Temple Beth El on 34th and Ruckle is the last remaining HISTORICAL synagogue structure that was specifically built as a synagogue. Though worship can be conducted anywhere, including a home or even a church that was purchased, the one on 34th and Ruckle was built in 1924, dedicated in 1925 and specifically served the Congregations of Beth El-Zedeck and Bnail Torah until it was sold to a church in 1967. The Mapleton Fall Creek neighborhood, where the Temple is located, served as a center of Jewish life on the near north side of the city for a whole generation.
Isaiah, my sincere apologies. After re-checking my sources I was wrong. The building at W. Morris & S. Church Streets was not build by Jews.
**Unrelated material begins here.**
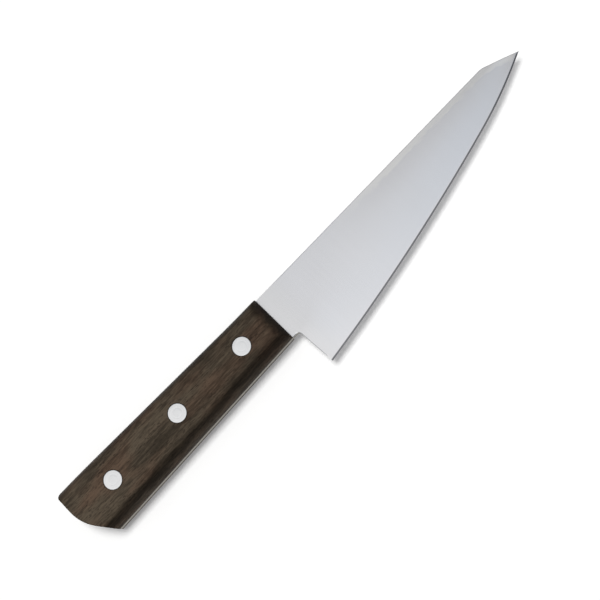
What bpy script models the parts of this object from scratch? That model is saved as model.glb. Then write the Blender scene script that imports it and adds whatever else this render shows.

That building was a former Lutheran church purchased by the Sephardic Jewish congregation in 1919 and was used until 1963. They were the last congregation to leave the south side.
On another note…In 1962 three south side synagogues merged to form United Orthodox Hebrew Congregation and they built a synagogue on Central Avenue just south of Kessler Blvd. Not sure what happened with the original Orthodox congregation at this location. (I’ve heard they gradually shifted to the Conservative movement of Judaism}. Congregation Shaarey Tefilla (a member of the Conservative branch of Judaism) was meeting in the building until 2007. They sold the building and moved to their newly built synagogue in Carmel. Is the building on Central Avenue still there? It has been a few years since I was in that neighborhood. If it is still there that would mean there are 2 building still standing that were actually BUILT by the Indianapolis Jewish Community. Granted this latter one is not as “historical” nor did it posses the same beauty as the old Beth El site.
Tim – the church on the south side was built in 1907 as st. George. And is today being still used as a church. This history of Jewish congregations is actually very interesting and needs more thorough research.
On Delaware and 10th, around years 1896-7 was a grocery store called Gates & Blackwell. Roten M Blackwell was one of the owners along with Peter Gates.